Rejet des amendements encadrant le e-commerce
Si beaucoup de surfaces commerciales peuvent passer à travers les mailles du filet, c'est encore davantage le cas des entrepôts qui ne sont pas concernés par les autorisations d'exploitation commerciale. La majorité a en effet rejeté tous les amendements qui réclamaient de soumettre les entrepôts logistiques aux mêmes règles que celles applicables aux surfaces commerciales.
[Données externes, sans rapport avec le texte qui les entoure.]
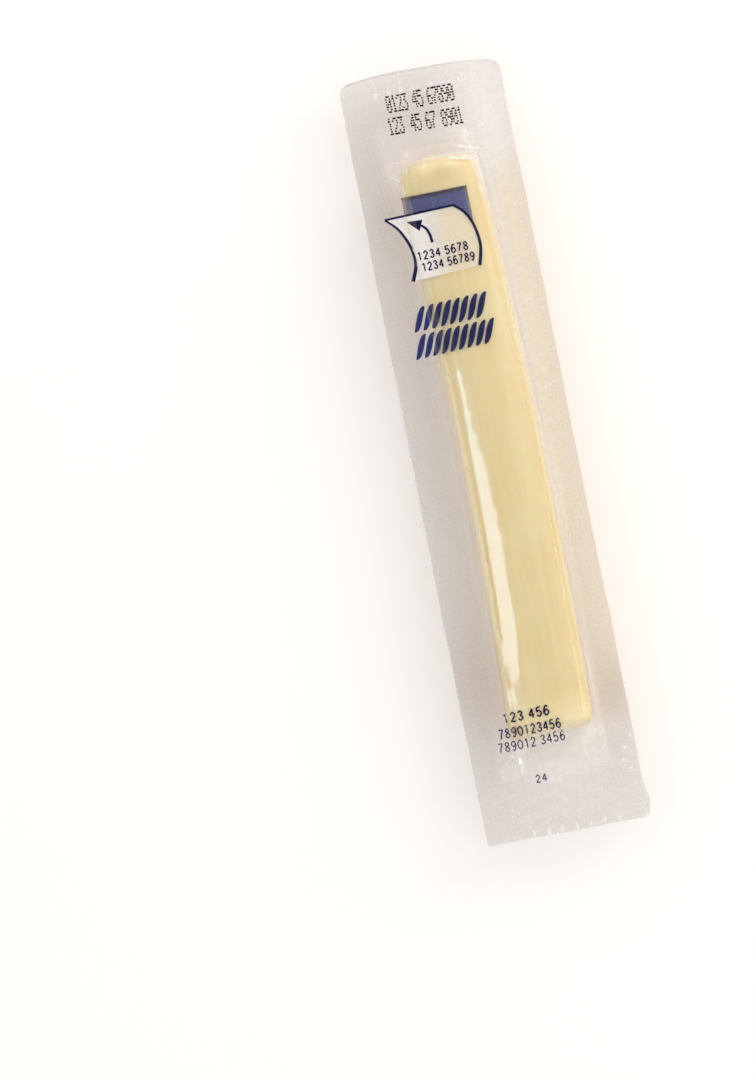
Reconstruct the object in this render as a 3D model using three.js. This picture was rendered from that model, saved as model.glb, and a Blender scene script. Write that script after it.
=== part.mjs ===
// One stick of string cheese sealed in its clear film pack, lying with the printed lid up.
//
// Units are millimetres. +X runs to the right across the pack, +Y along it towards the end with the
// dotted code, and +Z up. The origin lies under the middle of the pack, on the surface it rests on.
//
// A flat lid film and a formed film with a round-ended pocket are sealed together all round the
// cheese. The vacuum draws both films onto the stick, so it bulges above and below the sealed
// flange, and the pocket's empty ends lie collapsed beyond it. All of it is one closed solid.
import * as THREE from "three";

// Driving dimensions of the pack's outline, seen from above.
const PACK_WIDTH = 32;
const PACK_LENGTH = 152.8;
const CODE_CORNER_RADIUS = 2.2;
const PLAIN_CORNER_RADIUS = 0.9; // the corners at the other end are nearly square
const CODE_END_BOW = 1.0; // how far the cut at the code end falls back at its corners

// The cheese stick with the film drawn onto it.
const STICK_WIDTH = 16.6;
const STICK_TOP = 15.6;
const STICK_LENGTH = 115.6;
const STICK_SQUARENESS = 2.5; // 2 would make the section an ellipse, and more makes it squarer
const PLAIN_END_GAIN = 2; // how much squarer the section is at the plain end
const PLAIN_END_PLACE = 50; // how far from the middle it reaches that
const CODE_END_SQUARENESS = 26; // how suddenly the stick ends, as a power of the length
const PLAIN_END_SQUARENESS = 60; // the other end is cut squarer
const STICK_MIDDLE_X = 1.65; // the stick lies a little right of the pack's middle
const STICK_LEAN = 0.4; // how far its code end lies further left than its middle
const STICK_BOW = 1.4; // how far both of its ends bend to the left
const REST_DEPTH = 0.35; // how much of the round underside is pressed flat on the surface

// The sealed flange round the stick.
const FLANGE_TOP = 9.2;
const FLANGE_THICKNESS = 0.8;
const FLANGE_END_DROOP = 2.2;
const FLANGE_SIDE_DROOP = 0.9;
const FLANGE_WAVE_HEIGHT = 0.22;
const FLANGE_WAVE_LENGTH = 38;
const BLEND = 0.45; // radius with which the film leaves the flange for the stick

// The pocket that the lower film is formed with, longer than the stick.
const POCKET_WIDTH = 18.4;
const POCKET_LENGTH = 125;
const POCKET_END_SQUARENESS = 20;
const POCKET_RIM_HEIGHT = 0.45;
const POCKET_RIM_WIDTH = 0.05; // as a share of the pocket's own outline
const DRAPE_REACH = 5.2; // how far past the stick's ends the films slope down and up to the flange
const DRAPE_HEIGHT = 3.0; // how high the lid still stands at the stick's end
const DRAPE_DEPTH = 4.2; // how deep the formed film still hangs there

// How finely the surface is cut into faces.
const FLANGE_COLUMNS = 5;
const STICK_COLUMNS = 20;
const CORNER_ROWS = 4;
const FLANGE_END_ROWS = 7;
const POCKET_END_ROWS = 9;
const STICK_END_ROWS = 7;
const STICK_ROWS = 22;

const HALF_WIDTH = PACK_WIDTH / 2;
const HALF_LENGTH = PACK_LENGTH / 2;
const STICK_MIDDLE_Z = STICK_TOP / 2;
const STICK_END_LENGTH = 6; // the stretch at each end of the stick where its section dies away

// Where the stick's centre line lies across the pack, at a place y along it.
function stickCentre(y) {
  const t = y / (STICK_LENGTH / 2);
  return STICK_MIDDLE_X - STICK_LEAN * t - STICK_BOW * t * t;
}

// The power of the section's superellipse at y, which rises from the middle to the plain end.
function sectionPower(y) {
  const t = Math.min(1, Math.max(0, -y / PLAIN_END_PLACE));
  return STICK_SQUARENESS + PLAIN_END_GAIN * t * t;
}

// How high the stick stands at (x, y): 1 along its centre line, 0 at its outline and beyond it.
function stickCrown(x, y) {
  const power = sectionPower(y);
  const across = Math.abs(x - stickCentre(y)) / (STICK_WIDTH / 2);
  const along = Math.abs(y) / (STICK_LENGTH / 2);
  const endPower = y > 0 ? CODE_END_SQUARENESS : PLAIN_END_SQUARENESS;
  const inside = 1 - across ** power - along ** endPower;
  return inside > 0 ? inside ** (1 / power) : 0;
}

// How far out (x, y) lies in the pocket: 0 at its middle, 1 on its outline, more beyond it.
function pocketReach(x, y) {
  const across = Math.abs(x - stickCentre(y)) / (POCKET_WIDTH / 2);
  const along = Math.abs(y) / (POCKET_LENGTH / 2);
  return (across ** 4 + along ** POCKET_END_SQUARENESS) ** 0.25;
}

// The sealed flange's upper face: level beside the stick, drooping to its ends and sides in slow waves.
function flangeTop(x, y) {
  const toEnd = Math.max(0, (Math.abs(y) - STICK_LENGTH / 2) / (HALF_LENGTH - STICK_LENGTH / 2));
  const toSide = Math.abs(x) / HALF_WIDTH;
  const wave = Math.sin((2 * Math.PI * (y + 0.6 * x)) / FLANGE_WAVE_LENGTH) * toSide ** 2;
  return (
    FLANGE_TOP -
    FLANGE_END_DROOP * toEnd ** 1.5 -
    FLANGE_SIDE_DROOP * toSide ** 2 +
    FLANGE_WAVE_HEIGHT * wave
  );
}

// The ridge that the pocket's edge leaves in the film, largest at the pocket's empty ends.
function pocketRim(x, y) {
  const fromEdge = (pocketReach(x, y) - 1) / POCKET_RIM_WIDTH;
  return POCKET_RIM_HEIGHT * Math.exp(-fromEdge * fromEdge);
}

// How much of the drape past the stick's ends is left at (x, y): 1 at the end, 0 out of its reach.
function drape(x, y) {
  const across = Math.min(1, Math.abs(x - stickCentre(y)) / (STICK_WIDTH / 2));
  const beyond = Math.max(0, Math.abs(y) - STICK_LENGTH / 2) / DRAPE_REACH;
  return Math.max(0, 1 - beyond) ** 1.5 * (1 - across ** 4);
}

// The larger of two heights, with a rounded valley between them.
function blendedMax(a, b) {
  const overlap = Math.max(0, BLEND - Math.abs(a - b));
  return Math.max(a, b) + (overlap * overlap) / (4 * BLEND);
}

function topHeight(x, y) {
  const flange = flangeTop(x, y) + pocketRim(x, y) + DRAPE_HEIGHT * drape(x, y);
  const stick = STICK_MIDDLE_Z + (STICK_TOP - STICK_MIDDLE_Z) * stickCrown(x, y);
  return blendedMax(flange, stick);
}

function bottomHeight(x, y) {
  const flange = flangeTop(x, y) - FLANGE_THICKNESS - DRAPE_DEPTH * drape(x, y);
  const stick = STICK_MIDDLE_Z - (STICK_MIDDLE_Z + REST_DEPTH) * stickCrown(x, y);
  return Math.max(0, -blendedMax(-flange, -stick));
}

// Half the pack's width at y: full along the sides, and following a round corner at each end.
function halfWidthAt(y) {
  const radius = y > 0 ? CODE_CORNER_RADIUS : PLAIN_CORNER_RADIUS;
  const intoCorner = Math.max(0, Math.abs(y) - (HALF_LENGTH - radius));
  const inset = radius - Math.sqrt(Math.max(0, radius ** 2 - intoCorner ** 2));
  return HALF_WIDTH - inset;
}

// The places along the pack, end to end, that the faces' rows run through.
function rowPlaces() {
  const cornerStart = HALF_LENGTH - CODE_CORNER_RADIUS;
  const pocketEnd = POCKET_LENGTH / 2 + 2;
  const stickEnd = STICK_LENGTH / 2;
  const bodyEnd = stickEnd - STICK_END_LENGTH;
  const half = [];
  const addRun = (from, to, rows, ease = (t) => t) => {
    for (let i = 0; i < rows; i++) half.push(from + (to - from) * ease(i / rows));
  };
  addRun(0, bodyEnd, STICK_ROWS / 2);
  addRun(bodyEnd, stickEnd, STICK_END_ROWS, (t) => Math.sin((t * Math.PI) / 2));
  addRun(stickEnd, pocketEnd, POCKET_END_ROWS);
  addRun(pocketEnd, cornerStart, FLANGE_END_ROWS);
  addRun(cornerStart, HALF_LENGTH, CORNER_ROWS, (t) => Math.sin((t * Math.PI) / 2));
  half.push(HALF_LENGTH);
  const mirrored = half.slice(1).reverse();
  return [...mirrored.map((y) => -y), ...half];
}

// The places across the pack at y: even over each side of the flange, and spaced over the stick by
// the angle round its section, so that they close up where its sides are steep.
function columnPlaces(y) {
  const edge = halfWidthAt(y);
  const centre = stickCentre(y);
  const reach = STICK_WIDTH / 2 + BLEND;
  const places = [];
  for (let i = 0; i < FLANGE_COLUMNS; i++) {
    places.push(-edge + ((centre - reach + edge) * i) / FLANGE_COLUMNS);
  }
  for (let i = 0; i <= STICK_COLUMNS; i++) {
    const angle = Math.PI * (1 - i / STICK_COLUMNS);
    const side = Math.cos(angle);
    places.push(centre + reach * Math.sign(side) * Math.abs(side) ** (2 / sectionPower(y)));
  }
  for (let i = 1; i <= FLANGE_COLUMNS; i++) {
    places.push(centre + reach + ((edge - centre - reach) * i) / FLANGE_COLUMNS);
  }
  return places;
}

// The code end's cut is a shallow arc, so the film just before it follows the same curve.
function bowed(x, y) {
  const toCut = Math.max(0, (y - POCKET_LENGTH / 2) / (HALF_LENGTH - POCKET_LENGTH / 2));
  return y - CODE_END_BOW * (x / HALF_WIDTH) ** 2 * toCut;
}

// A box cut into rows and columns, with every corner of a face moved onto the pack's surface. Its
// upper side becomes the lid, its lower side the formed film, and its thin sides the cut edges.
function sealedPackGeometry() {
  const rows = rowPlaces();
  const columns = rows.map(columnPlaces);
  const lastRow = rows.length - 1;
  const lastColumn = columns[0].length - 1;
  const box = new THREE.BoxGeometry(lastColumn, lastRow, 1, lastColumn, lastRow, 1);
  const corners = box.getAttribute("position");
  for (let i = 0; i < corners.count; i++) {
    const row = Math.round(corners.getY(i) + lastRow / 2);
    const column = Math.round(corners.getX(i) + lastColumn / 2);
    const x = columns[row][column];
    const y = bowed(x, rows[row]);
    const z = corners.getZ(i) > 0 ? topHeight(x, y) : bottomHeight(x, y);
    corners.setXYZ(i, x, y, z);
  }
  box.computeVertexNormals();
  return box;
}

const creamUnderFilm = new THREE.MeshStandardMaterial({
  color: 0xead49c,
  roughness: 0.35,
  metalness: 0,
});

const sealedPack = new THREE.Mesh(sealedPackGeometry(), creamUnderFilm);
sealedPack.name = "sealed_pack";

const stringCheesePack = new THREE.Group();
stringCheesePack.add(sealedPack);

export default stringCheesePack;
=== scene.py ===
"""The looks of one stick of string cheese, sealed in clear printed film.

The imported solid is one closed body. Here it is replaced by what the real pack is made of: a printed
lid film, a formed film with a pocket, the cheese stick between them and the inks on the lid. Every
length is in metres, +X runs to the right across the pack, +Y along it to the end with the dotted
code, and +Z up.
"""

import math

import bpy
import numpy as np
from bpy.props import FloatProperty, FloatVectorProperty, IntProperty, PointerProperty
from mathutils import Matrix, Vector


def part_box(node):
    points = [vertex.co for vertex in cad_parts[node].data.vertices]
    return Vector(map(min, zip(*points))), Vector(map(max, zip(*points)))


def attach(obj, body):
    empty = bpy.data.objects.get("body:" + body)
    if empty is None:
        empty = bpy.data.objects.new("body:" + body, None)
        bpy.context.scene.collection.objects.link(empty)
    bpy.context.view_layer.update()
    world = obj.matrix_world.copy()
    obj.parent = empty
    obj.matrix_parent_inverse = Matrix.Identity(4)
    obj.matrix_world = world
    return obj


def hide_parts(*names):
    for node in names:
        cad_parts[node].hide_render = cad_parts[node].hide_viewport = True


bl_info = {
    "name": "String Cheese Pack",
    "version": (1, 0, 0),
    "blender": (4, 5, 0),
    "location": "3D View > Sidebar > Cheese Pack",
    "description": "Makes the films, the cheese stick, the print and the stage of a sealed cheese pack",
    "category": "Add Mesh",
}

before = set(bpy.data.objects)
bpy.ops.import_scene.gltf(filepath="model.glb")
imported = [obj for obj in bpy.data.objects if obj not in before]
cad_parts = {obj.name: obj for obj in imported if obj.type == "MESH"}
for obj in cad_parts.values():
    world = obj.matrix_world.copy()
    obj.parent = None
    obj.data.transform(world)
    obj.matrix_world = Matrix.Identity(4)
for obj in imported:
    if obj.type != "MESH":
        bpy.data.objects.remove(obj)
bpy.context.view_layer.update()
PACK_LOW, PACK_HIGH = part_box("sealed_pack")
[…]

Trois fédérations professionnelles du commerce (CAMF, CDF, Vitrines de France) étaient montées au créneau avant la discussion pour réclamer un gel sur la création des entrepôts de e-commerce et l'assujettissement des « pure players » à autorisation d'exploitation commerciale. En vain.
« S'agissant des entrepôts, la question posée ne concerne pas vraiment l'artificialisation des sols ; elle a plutôt trait aux places respectives du e-commerce, du commerce et de la logistique. La réponse que nous apportons se situe dans les mesures fiscales envisagées », a expliqué Emmanuelle Wargon pour rejeter ces amendements. Quelques minutes avant, le rapporteur avait fait valoir que « le e-commerce ne représentait que moins de 1 % » du phénomène d'artificialisation « et les zones commerciales à peine davantage ». La ministre a aussi fait valoir la difficulté à définir un entrepôt de e-commerce. « La quasi-totalité des entrepôts sont mixtes. Il s'agit d'entrepôts de distribution et de logistique, dont une partie des produits seront vendus en e-commerce tandis que l'autre partie sera vendue aux magasins physiques ou à travers des enseignes qui, elles-mêmes, vendent par ces canaux », a justifié la ministre.
« Il ne sera plus possible d'implanter une surface commerciale de plus de 10 000 m2 sur un champ mais il sera permis de bétonner 200 000 m2 de terres agricoles ou naturelles pour implanter un entrepôt Amazon ou Alibaba », s'indignent Les Amis de la Terre qui dénoncent le revirement des députés LReM sous la pression du Gouvernement. « Englué dans un soutien aveugle aux implantations e-commerce depuis des années, le Gouvernement refuse de reconnaître que le modèle est destructeur net d'emplois, nocif pour l'environnement et coûte des milliards aux finances publiques », s'indigne l'ONG.
La majorité met toutefois en avant l'adoption de deux amendements pour davantage encadrer les entrepôts. L'un prévoit que l'étude d'impact doit prendre en compte les incidences du projet sur l'artificialisation des sols. L'autre intègre « l'utilisation économe des sols naturels, agricoles ou forestiers » parmi les intérêts protégés par la législation des installations classées (ICPE).
« Des mesurettes ! », a cinglé le député LR Julien Aubert.